# GIVEN EXERCISE
Can you retype only the lines from the one with "# Stems and" through the final line of the material, exactly as given?
## START
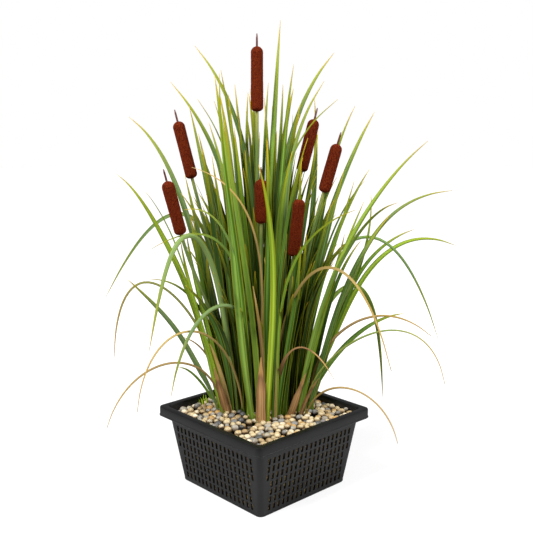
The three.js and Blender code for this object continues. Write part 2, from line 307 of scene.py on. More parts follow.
SOIL_LAYERS, CORNER_STEPS, SIDE_STEPS = 56, 12, 48
SOIL_GAP, SOIL_ROUGHNESS = 0.6, 1.3
rng = np.random.default_rng(11)
soil_rings = []
for height in np.linspace(FLOOR + SOIL_GAP, SOIL_TOP, SOIL_LAYERS):
    ring = square_ring(inner_half(height) - SOIL_GAP, height, CORNER - 2, steps=CORNER_STEPS)
    pieces = []
    for i, start in enumerate(ring):
        cuts = SIDE_STEPS if i % (CORNER_STEPS + 1) == CORNER_STEPS else 1
        share = np.linspace(0, 1, cuts, endpoint=False)[:, None]
        pieces.append(start + (ring[(i + 1) % len(ring)] - start) * share)
    fine = np.concatenate(pieces)
    outward = fine * [1, 1, 0] / np.linalg.norm(fine[:, :2], axis=1)[:, None]
    soil_rings.append(fine - outward * rng.uniform(0, SOIL_ROUGHNESS, len(fine))[:, None])
soil = add_mesh("soil_and_coir", *loft(soil_rings), loam)
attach(soil, "root")
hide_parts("soil")

# --- Stem and blade routes --------------------------------------------------
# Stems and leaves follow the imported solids: each solid is a chain of rings
# from its root to its tip, and the fine surface is grown along their middles.
ROOT_HEIGHT = 117


def read_rings(name, sides):
    """The rings of a stem or leaf solid with so many sides, root first, in millimetres."""
    body = bmesh.new()
    body.from_mesh(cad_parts[name].data)
    bmesh.ops.remove_doubles(body, verts=body.verts, dist=2e-6)
    ends = [v for v in body.verts if len(v.link_faces) == sides]
    root = min(ends, key=lambda v: abs(v.co.z - ROOT_HEIGHT * MM))
    seen, layer, rings = {root}, [root], []
    while len(seen) < len(body.verts):
        layer = {edge.other_vert(v) for v in layer for edge in v.link_edges} - seen
        layer = sorted(layer, key=lambda v: v.index)
        seen.update(layer)
        if len(layer) > 1:
            rings.append(np.array([v.co for v in layer]) / MM)
    body.free()
    return rings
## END
# EXERCISE OUTPUT
# Stems and leaves follow the imported solids: each solid is a chain of rings
# from its root to its tip, and the fine surface is grown along their middles.
ROOT_HEIGHT = 117


def read_rings(name, sides):
    """The rings of a stem or leaf solid with so many sides, root first, in millimetres."""
    body = bmesh.new()
    body.from_mesh(cad_parts[name].data)
    bmesh.ops.remove_doubles(body, verts=body.verts, dist=2e-6)
    ends = [v for v in body.verts if len(v.link_faces) == sides]
    root = min(ends, key=lambda v: abs(v.co.z - ROOT_HEIGHT * MM))
    seen, layer, rings = {root}, [root], []
    while len(seen) < len(body.verts):
        layer = {edge.other_vert(v) for v in layer for edge in v.link_edges} - seen
        layer = sorted(layer, key=lambda v: v.index)
        seen.update(layer)
        if len(layer) > 1:
            rings.append(np.array([v.co for v in layer]) / MM)
    body.free()
    return rings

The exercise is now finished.